Relativistic Relative Velocity Problem

[rtareen]

Homework Statement

Two particles are created in a high-energy accelerator and move off in opposite directions. The speed of one particle, as measured in the laboratory, is 0.65c, and the speed of each particle relative to the other is 0.95c. What is the speed of the second particle, as measured in the laboratory?

Relevant Equations

$v_x' = \frac{v_x - u}{1 - uv_x/c^2}$ (1)
$v_x = \frac{v_x' + u}{1 + uv_x'/c^2}$ (2)

Heres how I tried to set up the problem.

I took the laboratory to be S and the frame of the particle whose speed we know to be S', so that the speed of S' relative to S is u = 0.65c.

Also, by convention, S' moves to the right of S, so that S moves to the left of S'.

Next, we know that the speed of particle two as viewed from particle 1's frame is $v_x' = 0.95c$. So since we know $v_x'$ and are trying to find $v_x$, I'd use equation 2. But this gives the wrong answer. If we use equation 1 we end up with the correct answer of 0.784c.

What are the official rules for doing this? How can I know when to use which, if I can't always go by the notation?

 

[PeroK]

Equation (2) is going to give $v_x > v_x'$, so that is clearly wrong. The rule is that you have to set up your reference frames correctly. If you ended up with equation (2) then you got the signs wrong and have the two particles moving in the same direction.

 

[rtareen]

Equation (2) is going to give $v_x > v_x'$, so that is clearly wrong. The rule is that you have to set up your reference frames correctly. If you ended up with equation (2) then you got the signs wrong and have the two particles moving in the same direction.

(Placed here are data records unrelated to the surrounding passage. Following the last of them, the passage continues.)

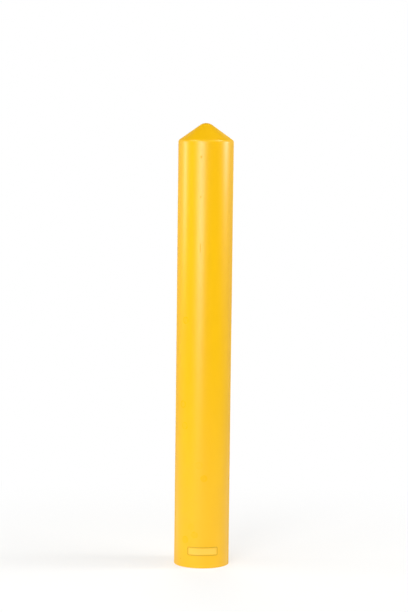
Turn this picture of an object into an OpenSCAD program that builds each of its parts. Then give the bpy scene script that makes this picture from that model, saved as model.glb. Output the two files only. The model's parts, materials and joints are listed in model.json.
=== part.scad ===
// Sleeve-type bollard cover in one piece of moulded polyethylene
// It drops over a round steel post, and its cone cap sheds rain
// Millimetres, +Z up, origin at the centre of the bottom rim, label panel towards -Y

/* [Post] */
// Outside diameter of the post that the cover drops over
post_d = 168.3; // [110:0.1:330]
// Gap between the post and the cover, all round
post_gap = 2.9; // [0.5:0.05:6]

/* [Shell] */
// Height of the cover, from the bottom rim to the tip
cover_h = 1450; // [600:1:1900]
// Thickness of the moulded wall
wall = 3.2; // [2:0.1:5]
// Slope of the cone cap, in degrees up from level
cap_slope = 35.5; // [20:0.5:45]
// Outer radius of the rounded tip
tip_r = 34.5; // [10:0.5:40]
// Outer radius of the bend between the wall and the cap
shoulder_r = 11; // [8:1:25]

/* [Rim] */
// Chamfer that takes the burr off the outer edge of the sawn rim
rim_chamfer = 0.5; // [0.2:0.1:1]
// Chamfer on the inner edge, which leads the cover onto the post
lead_in = 0.8; // [0.2:0.1:1]

/* [Label panel] */
// Width of the panel, measured straight across
panel_w = 99.5; // [40:0.5:105]
// Height of the panel
panel_h = 28; // [16:0.5:60]
// Height of the panel's lower edge above the rim
panel_rise = 41.5; // [20:0.5:200]
// Corner radius of the panel
panel_corner = 4.5; // [4.5:0.5:7.5]
// Width of the groove that frames the panel
groove_w = 2; // [0.8:0.1:2.4]
// Depth of the groove below the wall
groove_depth = 1.4; // [0.3:0.1:1.5]
// Width of the raised bead inside the groove
bead_w = 1.8; // [0.8:0.1:2]
// Depth of the panel's bare field below the bead
field_depth = 0.5; // [0.2:0.1:1.5]

/* [Hidden] */
$fn = 180;
// Room by which a cutting shape passes through what it cuts
through = 1;
// The cone's face is sunk this much below its round blends, and they reach this many
// degrees past it, so that arc and line cross cleanly where they would only touch
sunk = 0.001;
past = 3;

bore_r = post_d / 2 + post_gap;
outer_r = bore_r + wall;

// The two round blends share their centres between the outer and the inner face
// Heights in the cap count from shoulder_z, where the straight wall ends
shoulder_x = outer_r - shoulder_r;
tip_up = (shoulder_x * sin(cap_slope) + shoulder_r - tip_r) / cos(cap_slope);
shoulder_z = cover_h - tip_r - tip_up;

panel_z = panel_rise + panel_h / 2;
bead_inset = groove_w;
field_inset = groove_w + bead_w;

// Slice of a disc about [x, z], between two angles
module sector(x, z, r, from, to) {
    reach = 2 * r;
    middle = (from + to) / 2;
    translate([x, z])
        intersection() {
            circle(r);
            polygon([
                [0, 0],
                reach * [cos(from), sin(from)],
                reach * [cos(middle), sin(middle)],
                reach * [cos(to), sin(to)]
            ]);
        }
}

// Half section of the sleeve and cap, set back from the outer face by inset
// Straight lines join the points where the two round blends start and end
module half_section(inset, below = 0) {
    normal = 90 - cap_slope;
    toward_cap = [cos(normal), sin(normal)];
    shoulder = shoulder_r - inset;
    tip = tip_r - inset;
    cone_start = [shoulder_x, 0] + (shoulder - sunk) * toward_cap;
    cone_end = [0, tip_up] + (tip - sunk) * toward_cap;
    polygon([
        [0, -shoulder_z - below],
        [outer_r - inset, -shoulder_z - below],
        [outer_r - inset, 0],
        cone_start,
        cone_end,
        [0, cone_end.y]
    ]);
    sector(shoulder_x, 0, shoulder, 0, normal + past);
    sector(0, tip_up, tip, normal - past, 90);
}

// One even wall, turned about the axis
module shell() {
    translate([0, 0, shoulder_z])
        rotate_extrude()
            difference() {
                half_section(0);
                half_section(wall, below = through);
            }
}

// What the chamfers take off the inner and outer edges of the rim
module rim_chamfers() {
    rotate_extrude() {
        polygon([
            [0, -through],
            [bore_r + lead_in + through, -through],
            [bore_r - through, lead_in + through],
            [0, lead_in + through]
        ]);
        polygon([
            [outer_r - rim_chamfer - through, -through],
            [outer_r + through, -through],
            [outer_r + through, rim_chamfer + through]
        ]);
    }
}

module rounded_rectangle(w, h, r) {
    square([w - 2 * r, h], center = true);
    square([w, h - 2 * r], center = true);
    for (x = [-1, 1], y = [-1, 1])
        translate([x * (w / 2 - r), y * (h / 2 - r)])
            circle(r);
}

// The panel's outline less inset, carried forward from the axis as the mould draws
module panel_block(inset) {
    translate([0, 0, panel_z])
        rotate([90, 0, 0])
            linear_extrude(outer_r + through)
                rounded_rectangle(panel_w - 2 * inset, panel_h - 2 * inset, panel_corner - inset);
}

// The outer layer of the wall behind the panel, down to depth
module skin(depth) {
    translate([0, 0, panel_rise - through])
        difference() {
            cylinder(r = outer_r + through, h = panel_h + 2 * through);
            translate([0, 0, -through])
                cylinder(r = outer_r - depth, h = panel_h + 4 * through);
        }
}

module panel_groove() {
    intersection() {
        difference() {
            panel_block(0);
            panel_block(bead_inset);
        }
        skin(groove_depth);
    }
}

module panel_field() {
    intersection() {
        panel_block(field_inset);
        skin(field_depth);
    }
}

module cover() {
    color("#ffc71c")
        difference() {
            shell();
            rim_chamfers();
            panel_groove();
            panel_field();
        }
}

cover();
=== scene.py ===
import json
from math import cos, pi, radians, sin

import bpy
import numpy as np
from mathutils import Matrix, Vector


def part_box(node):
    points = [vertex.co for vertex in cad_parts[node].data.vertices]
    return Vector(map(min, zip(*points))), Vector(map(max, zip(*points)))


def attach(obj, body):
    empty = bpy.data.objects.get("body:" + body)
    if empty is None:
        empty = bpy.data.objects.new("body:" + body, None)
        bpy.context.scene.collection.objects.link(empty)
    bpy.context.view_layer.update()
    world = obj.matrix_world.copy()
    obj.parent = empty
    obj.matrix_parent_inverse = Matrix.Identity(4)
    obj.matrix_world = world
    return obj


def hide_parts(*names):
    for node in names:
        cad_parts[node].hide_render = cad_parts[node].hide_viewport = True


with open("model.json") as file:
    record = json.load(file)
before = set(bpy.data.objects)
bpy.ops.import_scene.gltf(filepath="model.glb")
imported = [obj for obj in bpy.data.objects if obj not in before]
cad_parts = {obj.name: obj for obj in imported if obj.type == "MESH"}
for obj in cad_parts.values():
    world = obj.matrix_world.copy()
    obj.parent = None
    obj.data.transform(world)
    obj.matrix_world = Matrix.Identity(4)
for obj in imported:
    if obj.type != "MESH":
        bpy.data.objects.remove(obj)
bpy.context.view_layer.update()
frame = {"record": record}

bl_info = {
    "name": "Bollard cover",
    "version": (1, 0, 0),
    "blender": (4, 5, 0),
    "location": "View3D > Sidebar > Bollard cover",
    "description": "Moulded polyethylene sleeve for a bollard post, and the studio it stands in",
    "category": "Object",
}

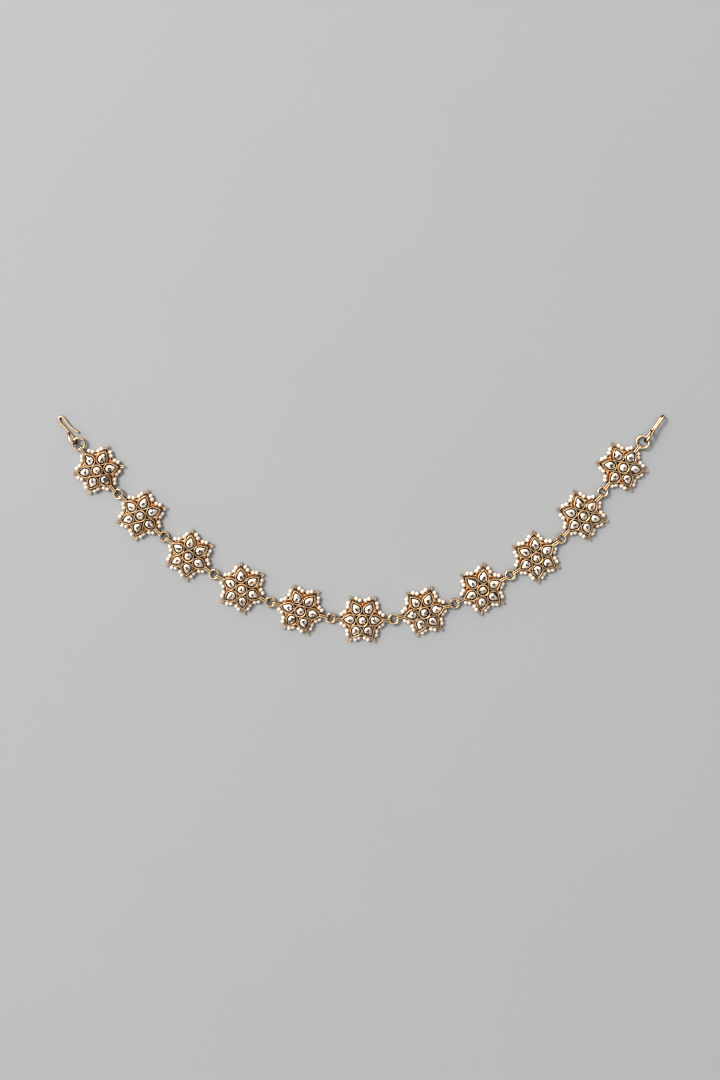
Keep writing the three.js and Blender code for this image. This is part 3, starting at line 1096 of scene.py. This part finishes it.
def soft_box(name, place, aim, size, power):
    """A square light that shines at a point and doesn't show in polished metal."""
    light = bpy.data.lights.new(name, "AREA")
    light.shape = "SQUARE"
    light.size = size
    light.energy = power
    lamp = bpy.data.objects.new(name, light)
    lamp.matrix_world = look(place, aim)
    lamp.visible_glossy = False
    bpy.context.scene.collection.objects.link(lamp)


def look(place, aim):
    facing = (Vector(aim) - Vector(place)).to_track_quat("-Z", "Y")
    return Matrix.LocRotScale(Vector(place), facing, None)


def pale_room(strength):
    """A pale room with a soft glow at the key light, dark on the far side and right overhead."""
    world = bpy.data.worlds.new("pale room")
    world.use_nodes = True
    graph = Graph(world.node_tree)
    direction = graph.node("ShaderNodeTexCoord", output="Generated")
    east, north, height = (graph.axis(direction, name) for name in "XYZ")
    grey = {part: (tone, tone, tone, 1.0) for part, tone in ROOM.items()}
    lit = (north * 0.6 - east * 0.8).smooth(-0.6, 0.1)
    wall = graph.mix(lit, grey["dark"], grey["wall"])
    room = graph.mix(height.smooth(0.62, 0.80), wall, grey["ceiling"])
    room = graph.mix(height.smooth(0.955, 0.98), room, grey["dark"])
    towards_key = height * KEY_SIDE[2] + north * KEY_SIDE[1] + east * KEY_SIDE[0]
    colour = graph.mix(towards_key.smooth(0.89, 0.95), room, grey["glow"])
    background = world.node_tree.nodes["Background"]
    graph.tree.links.new(colour.socket, background.inputs["Color"])
    background.inputs["Strength"].default_value = strength
    bpy.context.scene.world = world


class MATHA_PATTI_OT_stage(bpy.types.Operator):
    """Set the table, the soft light and the camera"""

    bl_idname = "matha_patti.stage"
    bl_label = "Stage"

    def execute(self, context):
        scene = context.scene
        settings = scene.matha_patti_stage
        floor = bpy.data.meshes.new("table")
        half, height = TABLE["half"], TABLE["height"]
        corners = [(-half, -half), (half, -half), (half, half), (-half, half)]
        floor.from_pydata([(x, y, height) for x, y in corners], [], [(0, 1, 2, 3)])
        table = bpy.data.objects.new("table", floor)
        floor.materials.append(painted("table top", table_top, settings))
        scene.collection.objects.link(table)
        pale_room(settings.room_light)
        soft_box("key light", KEY_AWAY * Vector(KEY_SIDE), (0, 0, 0), KEY_SIZE, settings.key_power)
        camera = bpy.data.cameras.new("camera")
        camera.lens = camera.sensor_width * settings.camera_height / VIEW_SIZE
        camera.shift_y = (VIEW_MIDDLE - NADIR[1]) / VIEW_SIZE
        camera.clip_start = 0.01
        eye = bpy.data.objects.new("camera", camera)
        eye.location = (NADIR[0], NADIR[1], settings.camera_height)
        scene.collection.objects.link(eye)
        scene.camera = eye
        scene.view_settings.view_transform = "Standard"
        return {"FINISHED"}


PIECES = ("stage", "settings", "stones", "pearls", "rings", "hooks")


class MATHA_PATTI_PT_pieces(bpy.types.Panel):
    """The matha patti's pieces and finishes"""

    bl_label = "Matha Patti"
    bl_idname = "MATHA_PATTI_PT_pieces"
    bl_space_type = "VIEW_3D"
    bl_region_type = "UI"
    bl_category = "Matha Patti"

    def draw(self, context):
        for name in PIECES:
            self.layout.operator(f"matha_patti.{name}")
        for group in ("sizes", "finish", "stage"):
            settings = getattr(context.scene, f"matha_patti_{group}")
            box = self.layout.box()
            for name in type(settings).__annotations__:
                box.prop(settings, name)


GROUPS = {"sizes": MathaPattiSizes, "finish": MathaPattiFinish, "stage": MathaPattiStage}
OPERATORS = (
    MATHA_PATTI_OT_stage,
    MATHA_PATTI_OT_settings,
    MATHA_PATTI_OT_stones,
    MATHA_PATTI_OT_pearls,
    MATHA_PATTI_OT_rings,
    MATHA_PATTI_OT_hooks,
)


def register():
    for name, group in GROUPS.items():
        bpy.utils.register_class(group)
        setattr(bpy.types.Scene, f"matha_patti_{name}", bpy.props.PointerProperty(type=group))
    for made in (*OPERATORS, MATHA_PATTI_PT_pieces):
        bpy.utils.register_class(made)


def unregister():
    for made in (MATHA_PATTI_PT_pieces, *reversed(OPERATORS)):
        bpy.utils.unregister_class(made)
    for name, group in GROUPS.items():
        delattr(bpy.types.Scene, f"matha_patti_{name}")
        bpy.utils.unregister_class(group)


def main():
    """Makes the stage and every piece."""
    register()
    for name in PIECES:
        getattr(bpy.ops.matha_patti, name)()


if __name__ == "__main__":
    main()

Sticking with the original notation, would it be correct to say that we must choose S and S' so that $v_x'$ is always moving in the same direction as S' relative to S?

 

[kuruman]

Primes and other such symbols are used differently by different people. Instead of trying to remember where the primes and negative signs go, I find it more straightforward to start with the basic relativistic velocity addition formula is $$v_{\text{AC}}= \frac{v_{\text{AB}}+v_{\text{BC}}}{1+\frac{v_{\text{AB}}*v_{\text{BC}}}{c^2}}.$$ The notation is v_ij = velocity of i relative to j. This is the relativistic analog of a passenger (A) running inside a train (B) which moves relative to the ground (C) with all velocities positive.

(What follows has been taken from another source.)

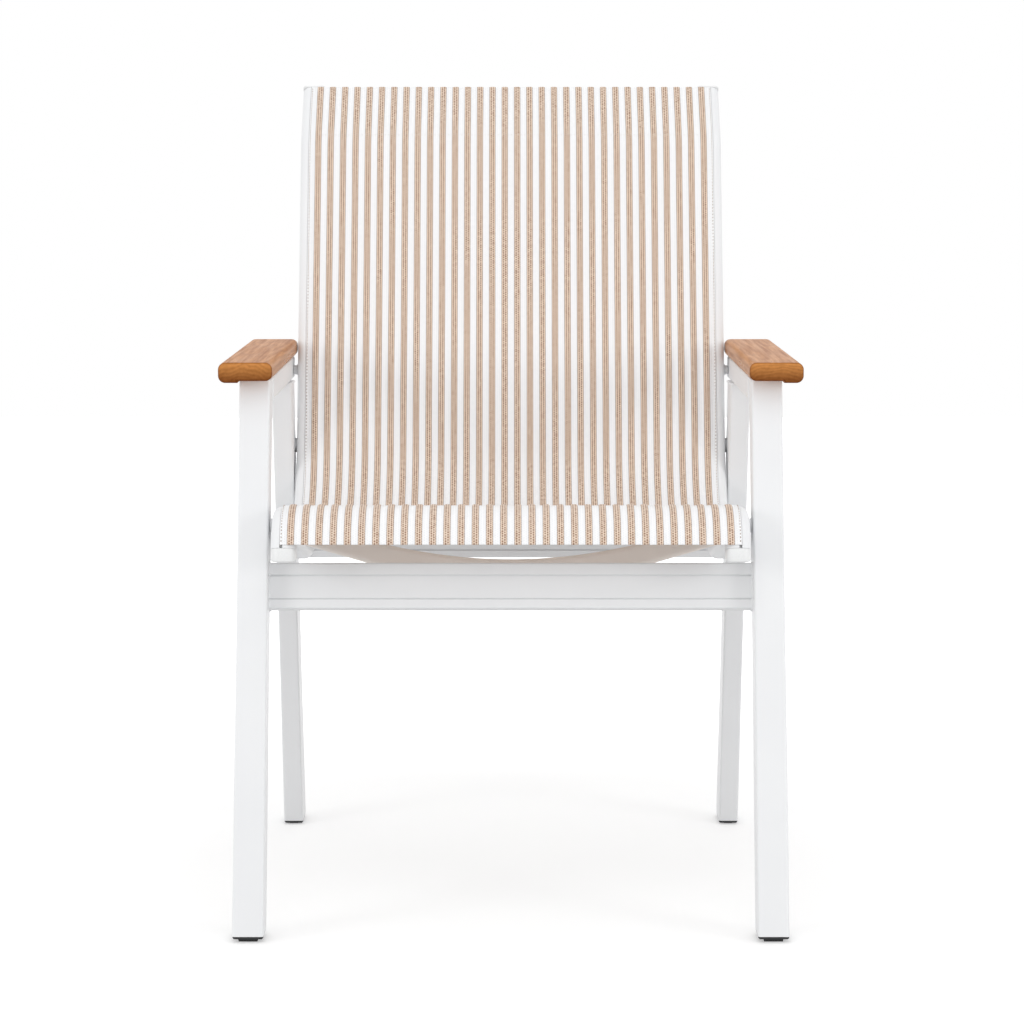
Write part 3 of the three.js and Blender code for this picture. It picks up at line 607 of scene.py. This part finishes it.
def add_sling():
    """The face is the middle surface moved out along its normal by half the thickness and the stripe's rise,
    the underside is moved in by half the thickness and the hem's second layer, and both thin out towards the
    front and top edges. A closed shell joins them. The UV map holds (across, along) in metres."""
    rows = cloth_rows()[:, None]
    u = across[None, :]
    x, out, nx, nz = cloth(rows, u)
    near_end = np.minimum(rows - front_edge, top_edge - rows)
    thinned = np.interp(near_end, edge_rounding, edge_share)
    half = cloth_thickness / 2 * thinned
    hems = (rows < front_edge + front_hem + hem_ramp / 2) | (rows > top_edge - top_hem - hem_ramp / 2)
    between = np.abs(u) < rail_inner - hem_side
    under = half + hem_fold * hems * between * thinned
    over = half + rib(u) * np.interp(near_end, edge_rounding, rib_share)
    top = along_rail(rows, x + nx * over, out + nz * over)
    bottom = along_rail(rows, x - nx * under, out - nz * under)
    count, wide = top.shape[:2]
    i, j = np.meshgrid(np.arange(count - 1) * wide, np.arange(wide - 1), indexing="ij")
    face = np.stack([i + j, i + j + 1, i + wide + j + 1, i + wide + j], -1).reshape(-1, 4)
    below = count * wide

    def wall(at, step):
        return np.stack([at, at + below, at + below + step, at + step], -1)

    row, column = np.arange(wide - 1), np.arange(count - 1) * wide
    front_wall, top_wall = wall(row, 1), wall(row + (count - 1) * wide, 1)[:, ::-1]
    side_walls = [wall(column, wide)[:, ::-1], wall(column + wide - 1, wide)]
    faces = np.concatenate([face, face[:, ::-1] + below, front_wall, top_wall, *side_walls])
    mesh = mesh_of("sling_cloth", np.concatenate([top, bottom]), faces.tolist(), cloth_edge_angle)
    order = np.empty(len(mesh.loops), np.int32)
    mesh.loops.foreach_get("vertex_index", order)
    flat = np.stack(np.broadcast_arrays(u, rows), -1).reshape(-1, 2)
    flat = np.concatenate([flat, flat])[order]
    uv = mesh.uv_layers.new(name="cloth")
    uv.data.foreach_set("uv", flat.astype(np.float32).ravel())
    return mesh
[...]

In this case I would define A = one particle, and C = other particle in which case v_AC =+ 0.95 c. The leftover subscript, B refers to the lab. What remains is to set one of v_AB or v_BC equal to 0.65 c and solve for the other.

 

[PeroK]

Sticking with the original notation, would it be correct to say that we must choose S and S' so that $v_x'$ is always moving in the same direction as S' relative to S?

I'm not sure I understand what that means. One way to get the numerator is check the non-relativistic case. E.g.
Two particles are created in a low-energy accelerator and move off in opposite directions. The speed of one particle, as measured in the laboratory, is $u = 65 m/s$, and the speed of each particle relative to the other is $v' = 95 m/s$. What is the speed of the second particle, $v$, as measured in the laboratory?

That should be easy $v = v' - u = 95 - 65 m/s$.

Or, more precisely, using the full relativistic formula: $$v = \frac{v' - u}{1 - uv'/c^2}$$
It's probably a good exercise to write out all the frames of reference in full detail, but there can't be any doubt what the answer must be.